5. En racontant les faits, il faut penser, uniquement, au bénéfice que l’on peut en tirer et à rien d’autre ! [pas de haine ni de jalousie / rancune].
Si l’on parle d’une Té’ouda douteuse, ce doit être dans l’intention sincère de protéger les consommateurs, non par jalousie ou volonté de dénoncer. La pureté de l’intention est fondamentale : c’est ce qui distingue la To’élet [prévention utile] du Lachon Hara’ interdit.
6. Si l’on peut obtenir un résultat identique par un autre moyen, il est interdit de dire le "Lachon Hara".
Avant d’en arriver à une diffusion publique, la Halakha demande de rechercher toutes les voies constructives possibles. Exemples : s’adresser directement aux responsables de la Té’ouda pour leur signaler les manquements constatés, leur proposer des améliorations, un renforcement de la supervision, etc. Si nos paroles tombent dans les oreilles de sourds et rien ne change, on peut les avertir que, sans correction, une mise en garde publique pourrait être nécessaire. Ces démarches, faites avec respect et dans l’esprit du Tokha’ha [remontrance constructive], permettent souvent de résoudre le problème sans créer de polémique ni de tort inutile.

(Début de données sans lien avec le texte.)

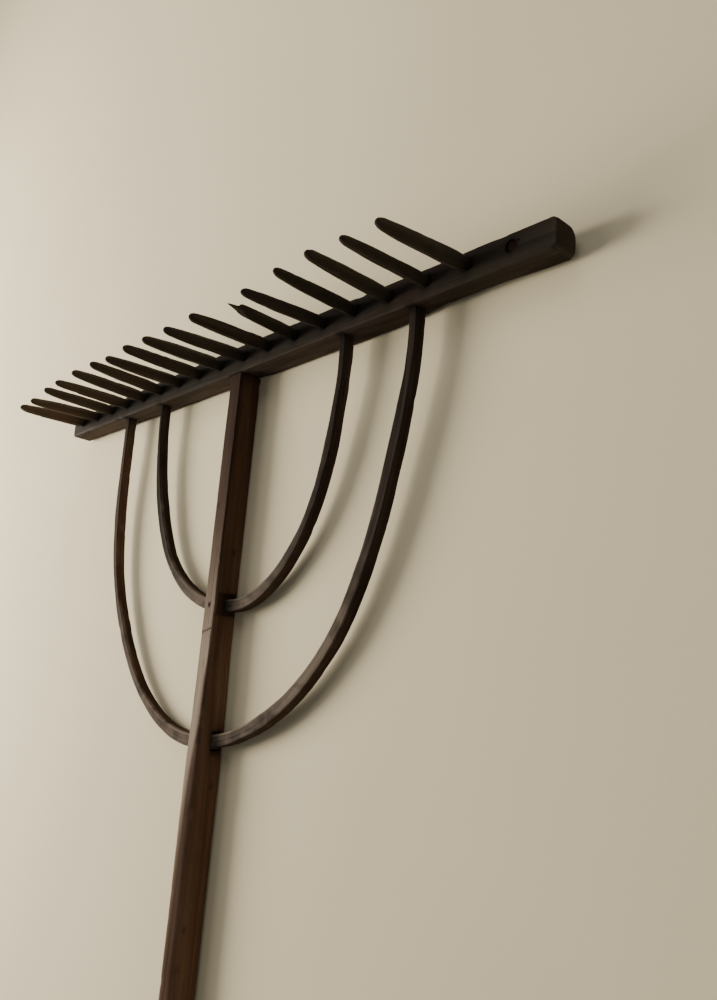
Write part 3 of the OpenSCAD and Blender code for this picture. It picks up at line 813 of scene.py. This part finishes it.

7. Il ne faut pas que le "récit des faits" entraîne un plus grand préjudice que celui qui aurait été entraîné si la personne avait été avertie au préalable.
Publier une mise en garde non maîtrisée peut détruire la réputation d’une personne ou d’une organisation, créer de la confusion dans le public, ou même décourager des personnes de faire attention à la Cacheroute en général. Il faut donc évaluer soigneusement les conséquences avant toute diffusion.
Voilà ! Si vous connaissez des personnes qui sont en mesure de retrousser leurs manches, adressez-vous à elles.
En tous les cas, même les bonbons les plus rusés finissent par se dénoncer sous le regard attentif de consommateurs avertis comme vous et je suis certain qu'avec votre vigilance, même les yaourts auront peur de passer entre vos mains ! Qu’Hachem vous protège et vous bénisse.
Nous sommes à votre disposition, Bé’ézrat Hachem, pour toute question supplémentaire.